Watch for the feature-price bundle
Pricing complaints are rarely just about the number. They're almost always about the number relative to what you get. "I'd pay $X if it had Y" is more useful than "I'd never pay $X." The former tells you where to invest to justify a higher price point. Collecting these feature-price bundles across multiple threads will tell you which capabilities your market is willing to pay a premium for.
Turning Reddit Pricing Research Into Pricing Decisions
The goal isn't to let Reddit dictate your pricing. It's to give you real-world calibration before you make a decision based on internal assumptions. Here's how to apply what you find.
Identify the price ceiling by segment
Different segments have different ceilings. Solopreneurs and freelancers have lower budgets than growth-stage startups, which have lower budgets than enterprise teams. If your Reddit research surfaces pricing complaints concentrated in one type of thread (e.g., overwhelmingly from r/freelance rather than r/SaaS), you're seeing a segment-specific ceiling, not a universal market ceiling. Use this to inform your tier structure rather than just your top-line price.
Find the "no-brainer" zone
Below a certain price, buyers don't evaluate carefully — they just buy. The "no-brainer" zone is where the value is obviously high relative to cost. Reddit often surfaces this accidentally: threads where someone says "I can't believe this only costs $X" or recommends a tool unprompted because the price-to-value ratio is striking. If your pricing research surfaces a competitor being consistently praised as underpriced, study it carefully. That's the benchmark for value perception in your market.
Use competitor price-change reactions as elasticity data
When a competitor raises prices, Reddit reliably surfaces the reaction — who stayed, who churned, who considered leaving but didn't. This is natural pricing elasticity data that's almost impossible to generate artificially. Monitor these threads carefully. The ratio of "I'll grudgingly pay it" to "I'm immediately switching" tells you how much headroom you have above current market prices before volume starts to erode.
Monitoring Pricing Conversations Continuously
One-time research gives you a snapshot. Pricing conversations on Reddit are continuous — new threads appear every day, competitor pricing changes happen without warning, and market sentiment shifts. The founders who maintain a pricing advantage aren't doing monthly research sessions; they're monitoring relevant conversations as they happen.
This is where AI-powered tools like ThreadHunter change the approach. Instead of running manual searches across dozens of subreddits every week, you can monitor for pricing-related conversations semantically — catching threads about "alternatives that don't cost a fortune" even when they don't contain the specific keywords you'd think to search for. You get notified when a competitor's pricing is being discussed, when someone in your target market is asking about budget options, or when a new pricing complaint thread appears in a relevant community.
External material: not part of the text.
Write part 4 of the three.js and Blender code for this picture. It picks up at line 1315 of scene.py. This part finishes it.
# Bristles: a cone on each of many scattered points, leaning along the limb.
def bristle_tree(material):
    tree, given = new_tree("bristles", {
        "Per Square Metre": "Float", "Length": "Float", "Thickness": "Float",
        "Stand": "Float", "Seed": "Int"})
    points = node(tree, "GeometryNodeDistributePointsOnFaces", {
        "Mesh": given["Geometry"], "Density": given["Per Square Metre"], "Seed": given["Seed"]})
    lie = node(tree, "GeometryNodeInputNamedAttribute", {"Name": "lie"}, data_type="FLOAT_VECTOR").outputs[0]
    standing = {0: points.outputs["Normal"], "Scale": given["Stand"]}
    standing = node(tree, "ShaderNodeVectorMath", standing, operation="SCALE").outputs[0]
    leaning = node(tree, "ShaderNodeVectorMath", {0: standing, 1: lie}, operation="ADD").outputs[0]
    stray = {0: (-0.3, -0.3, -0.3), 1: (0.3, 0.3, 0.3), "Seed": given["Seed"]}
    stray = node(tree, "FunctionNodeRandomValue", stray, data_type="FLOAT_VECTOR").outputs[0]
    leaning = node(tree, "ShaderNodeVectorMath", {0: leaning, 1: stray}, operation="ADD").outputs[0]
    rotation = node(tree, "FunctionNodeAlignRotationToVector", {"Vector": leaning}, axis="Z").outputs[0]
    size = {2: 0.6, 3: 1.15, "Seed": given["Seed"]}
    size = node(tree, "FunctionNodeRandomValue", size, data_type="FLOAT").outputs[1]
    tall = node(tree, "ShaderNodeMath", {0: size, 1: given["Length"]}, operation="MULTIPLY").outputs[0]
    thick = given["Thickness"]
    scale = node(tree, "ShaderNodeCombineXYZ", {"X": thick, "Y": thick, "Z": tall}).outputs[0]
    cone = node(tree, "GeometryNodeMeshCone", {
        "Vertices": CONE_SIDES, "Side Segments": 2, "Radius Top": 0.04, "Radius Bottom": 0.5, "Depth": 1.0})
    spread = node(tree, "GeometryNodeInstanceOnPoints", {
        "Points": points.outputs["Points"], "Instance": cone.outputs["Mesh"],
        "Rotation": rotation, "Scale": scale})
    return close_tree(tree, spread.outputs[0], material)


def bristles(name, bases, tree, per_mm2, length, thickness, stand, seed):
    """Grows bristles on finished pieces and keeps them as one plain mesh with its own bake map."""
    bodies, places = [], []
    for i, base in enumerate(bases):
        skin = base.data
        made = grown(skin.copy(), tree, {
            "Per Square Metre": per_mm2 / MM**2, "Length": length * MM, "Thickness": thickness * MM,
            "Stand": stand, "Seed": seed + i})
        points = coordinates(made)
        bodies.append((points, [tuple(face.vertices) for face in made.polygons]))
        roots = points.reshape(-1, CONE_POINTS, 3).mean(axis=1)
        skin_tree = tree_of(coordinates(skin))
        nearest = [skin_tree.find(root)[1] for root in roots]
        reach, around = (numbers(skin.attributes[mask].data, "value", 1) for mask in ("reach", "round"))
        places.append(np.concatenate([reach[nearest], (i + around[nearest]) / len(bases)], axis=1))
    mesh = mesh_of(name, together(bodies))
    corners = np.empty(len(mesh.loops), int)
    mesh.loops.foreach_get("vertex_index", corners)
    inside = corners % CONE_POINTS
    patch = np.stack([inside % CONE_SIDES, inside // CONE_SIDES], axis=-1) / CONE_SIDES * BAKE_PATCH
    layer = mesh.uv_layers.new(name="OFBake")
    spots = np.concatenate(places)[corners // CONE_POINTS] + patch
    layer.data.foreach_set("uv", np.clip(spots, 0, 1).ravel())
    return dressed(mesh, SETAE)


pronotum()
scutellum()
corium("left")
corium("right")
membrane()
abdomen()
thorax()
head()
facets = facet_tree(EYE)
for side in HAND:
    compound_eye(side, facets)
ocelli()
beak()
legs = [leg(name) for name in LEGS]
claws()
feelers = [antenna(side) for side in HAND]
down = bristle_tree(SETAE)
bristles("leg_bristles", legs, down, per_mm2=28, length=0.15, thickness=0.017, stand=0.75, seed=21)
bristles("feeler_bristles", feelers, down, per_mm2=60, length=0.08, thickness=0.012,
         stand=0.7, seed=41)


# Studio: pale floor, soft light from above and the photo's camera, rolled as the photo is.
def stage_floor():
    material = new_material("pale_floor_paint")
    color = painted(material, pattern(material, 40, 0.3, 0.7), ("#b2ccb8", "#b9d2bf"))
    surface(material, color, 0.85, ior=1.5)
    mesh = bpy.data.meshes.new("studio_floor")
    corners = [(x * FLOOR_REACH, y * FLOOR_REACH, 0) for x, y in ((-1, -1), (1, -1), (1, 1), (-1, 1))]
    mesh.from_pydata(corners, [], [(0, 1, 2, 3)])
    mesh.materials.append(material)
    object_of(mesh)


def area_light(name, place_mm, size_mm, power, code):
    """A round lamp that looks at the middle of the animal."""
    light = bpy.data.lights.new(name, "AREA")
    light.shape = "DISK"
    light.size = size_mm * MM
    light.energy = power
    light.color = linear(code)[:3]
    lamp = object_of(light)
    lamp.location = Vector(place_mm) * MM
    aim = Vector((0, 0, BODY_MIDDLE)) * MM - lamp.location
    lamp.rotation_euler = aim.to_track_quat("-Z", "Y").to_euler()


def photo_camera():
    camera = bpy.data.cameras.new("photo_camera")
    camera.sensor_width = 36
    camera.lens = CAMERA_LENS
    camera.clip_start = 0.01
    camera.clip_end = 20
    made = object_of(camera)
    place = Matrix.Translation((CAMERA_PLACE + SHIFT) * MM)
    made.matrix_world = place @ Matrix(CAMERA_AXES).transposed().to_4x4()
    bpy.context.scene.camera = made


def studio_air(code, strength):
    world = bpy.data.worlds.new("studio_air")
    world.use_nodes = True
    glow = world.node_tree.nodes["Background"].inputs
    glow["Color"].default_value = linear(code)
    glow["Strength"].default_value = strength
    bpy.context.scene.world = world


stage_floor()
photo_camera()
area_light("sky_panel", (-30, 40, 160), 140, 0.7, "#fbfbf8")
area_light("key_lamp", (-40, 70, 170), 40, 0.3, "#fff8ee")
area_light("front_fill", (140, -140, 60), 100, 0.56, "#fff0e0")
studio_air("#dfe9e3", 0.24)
For pricing decisions — which are high-stakes, hard to reverse, and deeply dependent on market sentiment — continuous monitoring is the difference between reacting to market feedback and anticipating it.
The most dangerous number in SaaS is a price set without market feedback. Reddit is where that feedback lives — unfiltered, unasked-for, and more honest than any survey you'll ever run.
Most SaaS founders set pricing by copying competitors, running internal calculations, or asking customers in research contexts. The ones who get pricing right tend to have a richer dataset — including the unfiltered conversations happening on Reddit between the exact buyers they're trying to reach. That data is public, it's continuous, and most of your competitors aren't using it.